▶ _DATA_
---
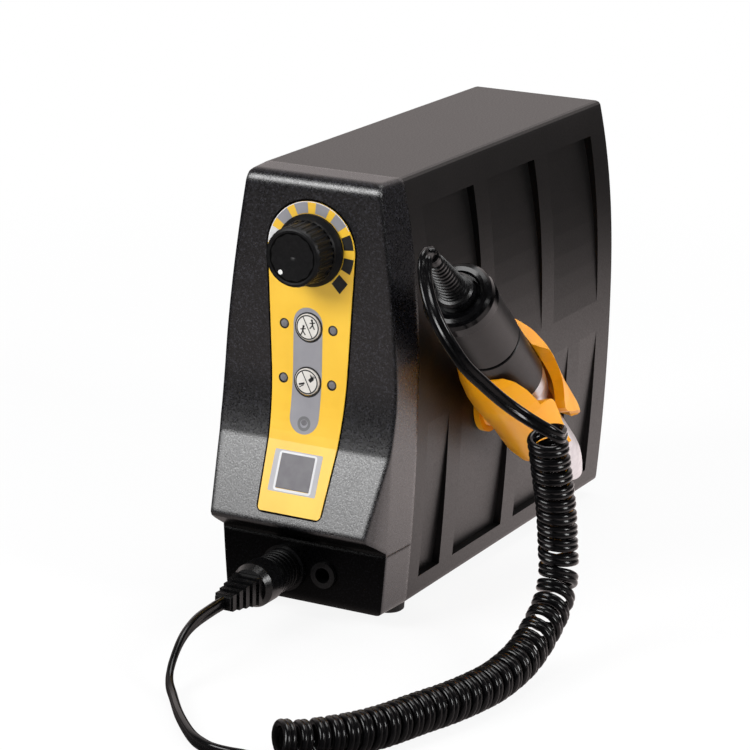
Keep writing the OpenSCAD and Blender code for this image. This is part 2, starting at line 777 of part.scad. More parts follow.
---
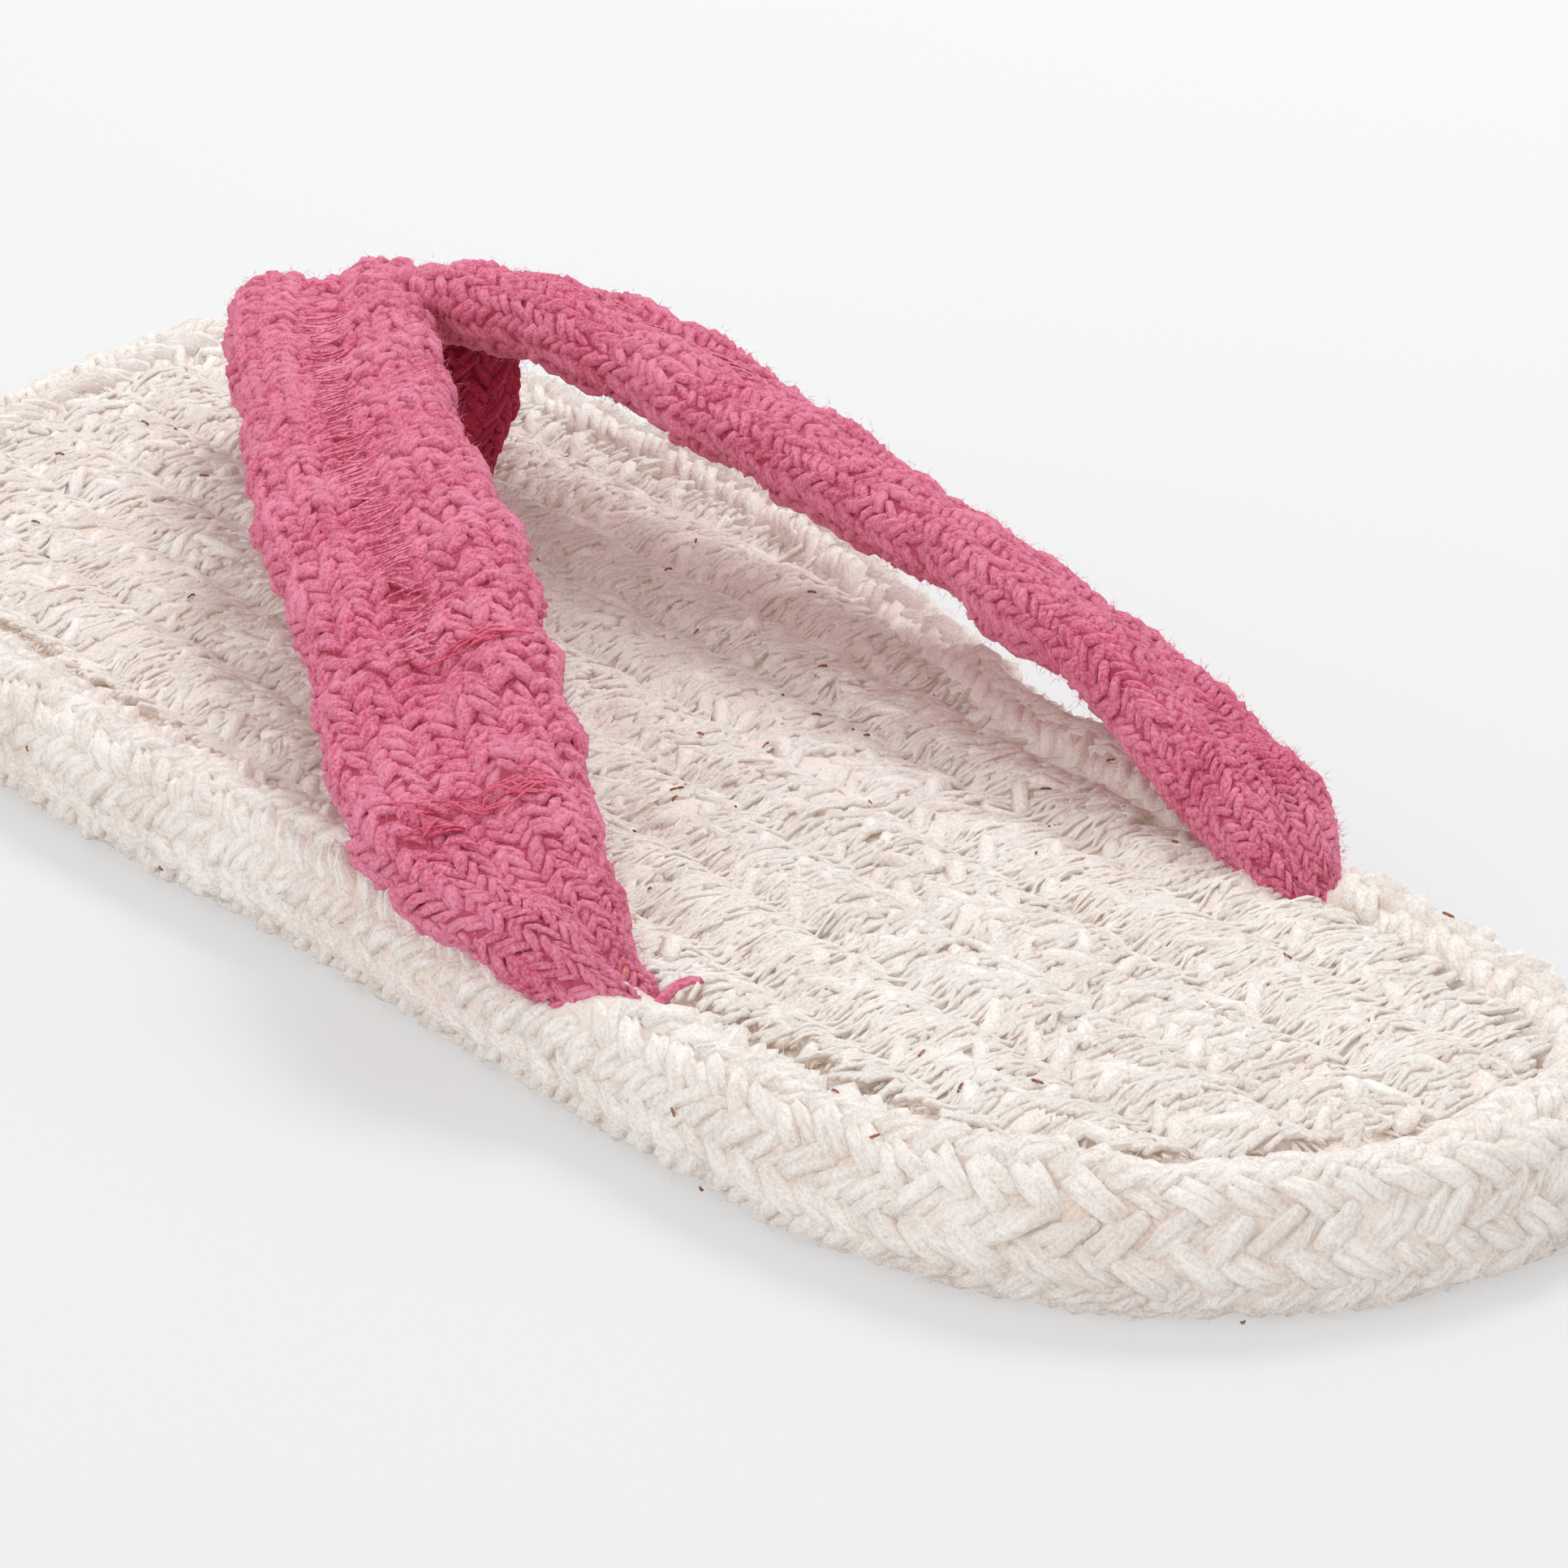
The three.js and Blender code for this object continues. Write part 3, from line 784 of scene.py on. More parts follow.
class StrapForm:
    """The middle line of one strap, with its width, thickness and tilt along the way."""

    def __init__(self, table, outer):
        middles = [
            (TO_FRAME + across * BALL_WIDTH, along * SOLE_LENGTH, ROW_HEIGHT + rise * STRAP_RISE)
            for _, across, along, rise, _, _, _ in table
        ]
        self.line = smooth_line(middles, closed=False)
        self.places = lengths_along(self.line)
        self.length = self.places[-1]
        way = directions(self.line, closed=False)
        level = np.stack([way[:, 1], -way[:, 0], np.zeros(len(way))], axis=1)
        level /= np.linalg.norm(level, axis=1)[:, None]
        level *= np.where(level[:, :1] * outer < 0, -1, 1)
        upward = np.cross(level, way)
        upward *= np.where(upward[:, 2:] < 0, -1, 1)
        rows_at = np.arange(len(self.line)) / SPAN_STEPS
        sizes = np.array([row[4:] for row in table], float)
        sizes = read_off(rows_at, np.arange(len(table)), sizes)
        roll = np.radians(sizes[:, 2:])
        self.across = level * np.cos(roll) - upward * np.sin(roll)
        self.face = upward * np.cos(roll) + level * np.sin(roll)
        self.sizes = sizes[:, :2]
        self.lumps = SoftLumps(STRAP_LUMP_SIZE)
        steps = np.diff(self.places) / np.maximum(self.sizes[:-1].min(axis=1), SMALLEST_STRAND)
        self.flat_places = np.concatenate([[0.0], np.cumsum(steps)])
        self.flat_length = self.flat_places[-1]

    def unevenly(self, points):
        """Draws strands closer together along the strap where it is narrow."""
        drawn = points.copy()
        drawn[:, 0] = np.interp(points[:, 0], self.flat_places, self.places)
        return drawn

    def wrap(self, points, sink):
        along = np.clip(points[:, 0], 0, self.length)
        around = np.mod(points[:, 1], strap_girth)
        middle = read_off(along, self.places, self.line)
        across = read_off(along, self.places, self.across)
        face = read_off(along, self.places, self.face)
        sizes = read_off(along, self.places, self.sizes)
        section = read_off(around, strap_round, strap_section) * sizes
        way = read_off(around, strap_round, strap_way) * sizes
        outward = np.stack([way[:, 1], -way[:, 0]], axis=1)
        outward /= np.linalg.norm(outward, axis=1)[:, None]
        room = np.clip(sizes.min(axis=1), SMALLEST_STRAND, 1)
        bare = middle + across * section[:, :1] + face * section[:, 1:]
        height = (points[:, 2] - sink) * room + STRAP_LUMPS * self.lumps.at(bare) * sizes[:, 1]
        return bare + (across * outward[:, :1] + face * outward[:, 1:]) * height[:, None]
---
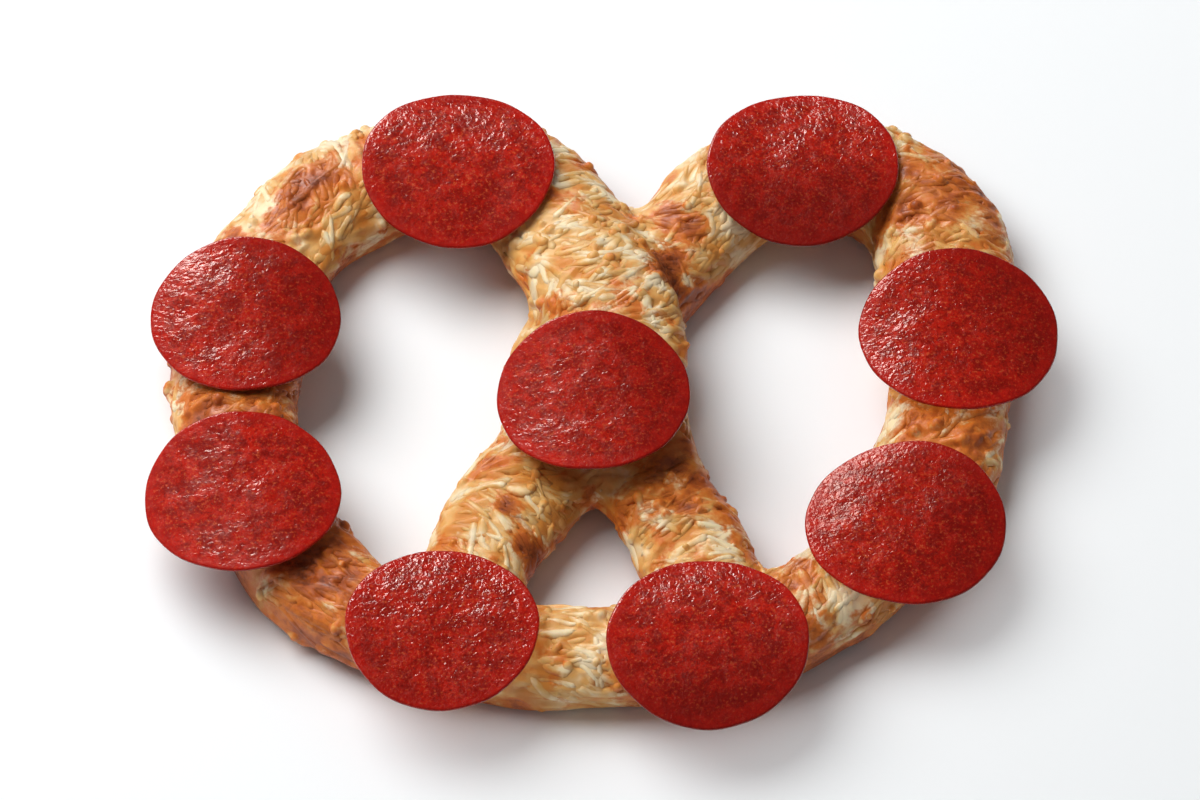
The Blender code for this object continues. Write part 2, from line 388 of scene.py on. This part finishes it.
---
▶ _PROMPT_
Reproduce only the lines from the one containing "The three.js and" through the one containing "middle line of", inclusive of both.

▶ _ANSWER IN FULL_
The three.js and Blender code for this object continues. Write part 3, from line 784 of scene.py on. More parts follow.
class StrapForm:
    """The middle line of one strap, with its width, thickness and tilt along the way."""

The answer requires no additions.